Current estimates say the state is about 8,000 daycare slots short of fulfilling current need. Obstacles in building that capacity are twofold: families can’t afford the high cost and providers don’t pay childcare workers enough to attract more applicants.
In short, it’s not a problem the market will solve on its own anytime soon.
To get out of the current pickle, the state needs to increase subsidies so families can afford childcare costs, as well as subsidize childcare centers so they can afford to increase the pay of childcare workers. (Regulatory tweaks could also help smaller daycare centers qualify for higher state subsidies as well as improving quality of care.)
This very approach is encapsulated in S.56, a bill the Senate passed last week by a 24-6 vote. The bill injects $150 million a year of new funding into the childcare sector and includes a 12-week parental leave benefit for parents of their new-born babies.

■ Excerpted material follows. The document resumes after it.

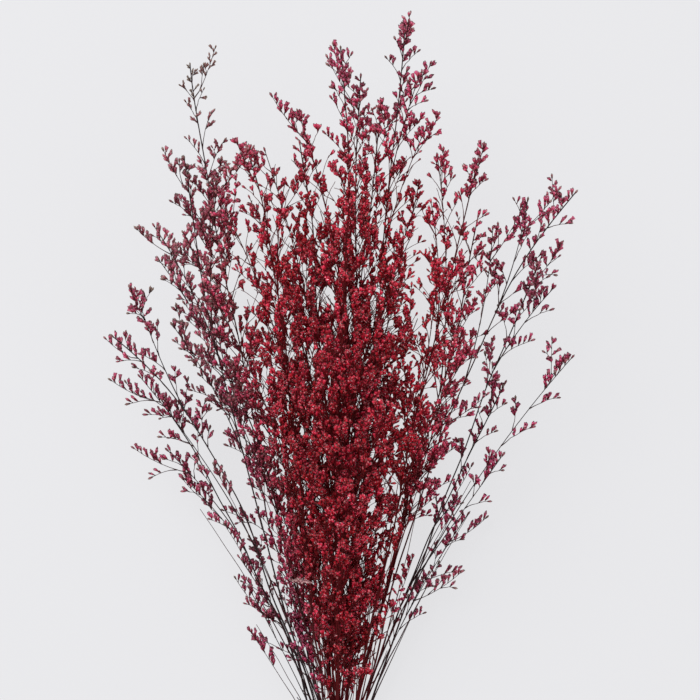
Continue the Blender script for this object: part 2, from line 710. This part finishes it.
def floretMesh(name, dressing):
    kinds = ((openFloret, dressing.open), (closedFloret, dressing.closed))
    points, faces, values, maps = [], [], {"along": [], "tone": [], "dye": []}, []
    across = ceil(sqrt(len(dressing.open + dressing.closed)))  # each floret has its own square on the map
    done = before = 0
    for shape, placed in kinds:
        made, madeFaces = copiesOf(shape, placed)
        points.append(made)
        faces.append(madeFaces + before)
        before += len(made)
        values["along"].append(np.tile(shape[2], len(placed)))
        for value in ("tone", "dye"):
            values[value].append(np.repeat([getattr(one, value) for one in placed], len(shape[0])))
        squares = np.arange(done, done + len(placed))
        corner = np.stack([squares % across, squares // across], axis=-1) + 0.5
        maps.append((corner[:, None, None] + polarMap(*shape)).reshape(-1, 2) / across)
        done += len(placed)
    mesh = meshOf(name, np.concatenate(points), np.concatenate(faces))
    for value, parts in values.items():
        mesh.attributes.new(value, "FLOAT", "POINT").data.foreach_set("value", np.concatenate(parts))
    addCore(mesh)
    mesh.uv_layers.new(name="OFBake").data.foreach_set("uv", np.concatenate(maps).ravel())
    mesh.set_sharp_from_angle(angle=radians(florets["sharp"]))
    return mesh


def tubes(lines, resolution):  # round tubes that thin towards their tips: a bevelled curve, made a mesh
    curve = bpy.data.curves.new("tubes", "CURVE")
    curve.dimensions = "3D"
    curve.bevel_depth = mm
    curve.bevel_resolution = resolution
    curve.use_fill_caps = True
    for line in lines:
        spline = curve.splines.new("POLY")
        spline.points.add(len(line.path) - 1)
        spline.points.foreach_set("co", [value for point in line.path for value in (*point, 1)])
        spline.points.foreach_set("radius", line.radii)
    carrier = bpy.data.objects.new("tubes", curve)
    mesh = bpy.data.meshes.new_from_object(carrier)
    bpy.data.objects.remove(carrier)
    return mesh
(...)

The bill now heads to House committees for review and inevitable tweaks. It won’t be smooth sailing.
While the House is in general agreement on the bill’s merits, it will take exception to the parental-leave section (which could threaten the House’s own desire to pass a more comprehensive— and expensive — family-leave program), as well as taking exception to how S.56 will be financed through an 0.42% increase in payroll taxes and eliminating the child tax credit the Legislature passed last year. That credit gives families with kids under the age of 5 up to $1,000 per child, depending on household income, and is viewed fondly by key leaders in the House.
And once the bill comes out of the House and through reconciliation in Conference Committee, it could face a veto by Gov. Phil Scott, who has said he’s opposed to raising any taxes to solve Vermont’s problems.
In the bill’s journey through the House and reconciliation, we urge legislators to carefully consider Vermont’s priorities and focus on the few things the state can afford to effectively move the needle; understanding that the state’s budget, as the governor rightly says, can’t afford to fix everything. Solving the childcare crisis, nonetheless, should be at the top, and the governor should approve the spending, because:
We need young parents to set roots, raise families and become productive workers and employers in our economy. If we can’t do that, by keeping those born here as well as attracting new residents, we’ll face a continuing downward spiral in our economy.
Conversely, if we can grow our younger demographic, it helps address our labor shortage, adds vitality to the state’s economy, curtails declining school enrollments, and potentially boosts our state college system.
The solutions are ideally suited for state help. That is, state aid can effectively boost the marketplace to do the right thing, just as it provides for K-12 education and for younger children in some school districts.
In short, while the state faces several legitimate crises, tackling childcare through the provisions of S.56, which Addison County’s Sen. Ruth Hardy played a significant role in drafting, stands apart as an effective use of state aid in an environment that won’t likely change otherwise. Furthermore, it not only helps Vermont families, but it boosts Vermont’s economy and provides much needed help to Vermont’s employers. Few bills are as effective in so many ways.